Short-term lease In accordance with the Ordinance, the short-term lease may end prior to its expiry date subject to a 3-month notice and an indemnity equal to 1-month rent.
In addition, the Ordinance provides for the possibility to extend the short-term lease several times, at the same conditions, for a total maximum duration of 3 years.
Student housing As mentioned above, the Ordinance creates a new non-binding legal framework for student housing which is more suitable to the current student lifestyle (e.g. Erasmus, second examination sessions). a) In order to benefit from this specific regime,
the tenant must provide proof of his regular enrolment within a school of secondary or higher education.
b) The duration of the student lease agreement is of maximum 12 months, renewable by periods of one year.
The landlord may terminate the lease subject to a 3-month notice prior to the expiry date. The tenant may terminate the lease at any time subject to a 2-month notice. In addition, the tenant is given the possibility to terminate the lease until one month prior to its effective entry into the premises, provided that he invokes good grounds which may be demonstrates by all legal means. In this case, he pays the landlord an indemnity equal to one month rent.
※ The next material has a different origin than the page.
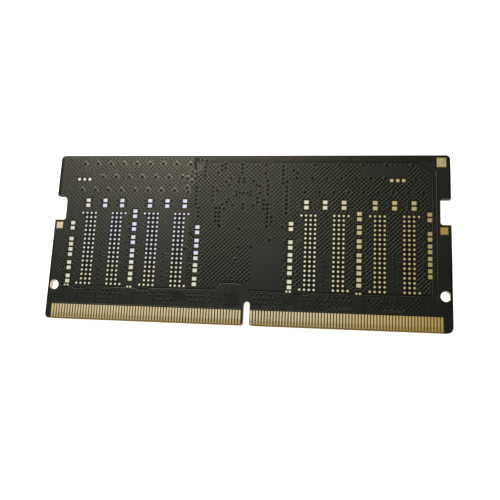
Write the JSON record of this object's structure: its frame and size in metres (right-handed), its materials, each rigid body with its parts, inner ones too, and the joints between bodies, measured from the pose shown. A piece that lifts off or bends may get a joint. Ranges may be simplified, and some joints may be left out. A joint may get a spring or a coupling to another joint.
{
  "type": "laptop memory module",
  "caption": "Plug-in laptop memory board with edge contacts, key notch, latch notches, empty chip lands on one face and memory chips on the other.",
  "frame": {"origin": "below the centre of the board, on the plane of the memory chips' outer faces, on which the module lies", "axes": "+X along the contact edge, +Y from the contact edge to the top edge, +Z out of the face with empty lands"},
  "size_m": [0.0696, 0.03, 0.0022],
  "materials": {
    "laminate": "bare glass-fibre laminate, matte",
    "solder_mask": "black solder mask, satin",
    "gold": "gold plating, satin",
    "moulding": "moulded chip body, fine matte grain",
    "carrier": "chip carrier plate, satin",
    "solder": "solder, satin",
    "tin": "tinned terminals, satin",
    "ceramic": "fired capacitor ceramic, matte",
    "resistor": "glazed resistor film, satin",
    "ferrite": "pressed metal powder, matte"
  },
  "bodies": {
    "root": {"capacitor_bodies": "ceramic", "capacitor_ends": "tin", "chip_carrier_1": "carrier", "chip_carrier_2": "carrier", "chip_carrier_3": "carrier", "chip_carrier_4": "carrier", "circuit_board": "laminate", "corner_land": "gold", "hub_chip": "moulding", "hub_chip_terminals": "tin", "inductor_blocks": "ferrite", "inductor_shoes": "tin", "large_capacitor_bodies": "ceramic", "large_capacitor_ends": "tin", "lower_capacitor_lands": "gold", "lower_chip_lands_1": "gold", "lower_chip_lands_2": "gold", "lower_chip_lands_3": "gold", "lower_chip_lands_4": "gold", "lower_contacts": "gold", "lower_part_lands": "gold", "lower_resistor_lands": "gold", "lower_solder_mask": "solder_mask", "memory_chip_1": "moulding", "memory_chip_2": "moulding", "memory_chip_3": "moulding", "memory_chip_4": "moulding", "power_chip": "moulding", "power_chip_terminals": "tin", "resistor_array_bodies": "resistor", "resistor_array_ends": "tin", "resistor_bodies": "resistor", "resistor_ends": "tin", "side_lands": "gold", "solder_balls_1": "solder", "solder_balls_2": "solder", "solder_balls_3": "solder", "solder_balls_4": "solder", "test_lands": "gold", "upper_capacitor_lands": "gold", "upper_chip_lands_1": "gold", "upper_chip_lands_2": "gold", "upper_chip_lands_3": "gold", "upper_chip_lands_4": "gold", "upper_contacts": "gold", "upper_resistor_lands": "gold", "upper_solder_mask": "solder_mask"}
  },
  "joints": []
}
A new student housing label will be awarded to student houses that meet quality criteria.
Co-housing The Ordinance also creates a new non-binding legal framework for co-housing which ensures security for all the occupants of the premises as well as the landlord.
One single lease agreement binds the tenants to the landlord and a co-housing pact (fixing the rules of common life, the distribution of rent, the guarantee, the subscription of insurance, etc.) is attached to this lease agreement.
The co-tenants are jointly and severally liable towards the landlord for the obligations resulting from the lease.
If one of the co-tenants wants to leave the premises, the co-housing regime foresees a 2-month notice, without any indemnity, provided that a new cotenant, accepted by the group, is found or that an active and sufficient search to find a new co-tenant was done.
Entry-into-force Most of the provisions of the Brussels Ordinance are directly applicable to ongoing leases, except for the provisions with regard to student housing, cohousing and those regarding the conclusion of lease agreements.
The Walloon Decree on housing leases
The Walloon Decree on housing leases includes, on the one hand, general provisions applicable to all types of housing leases and, on the other hand, provisions specific to each type of housing lease.
The Walloon reform also deals with movable property in order to take into account new forms of habitat (such as yurts, barges or caravans).
The provisions of the Walloon Decree shall be incorporated in the existing Walloon Code on Housing and Sustainable Housing.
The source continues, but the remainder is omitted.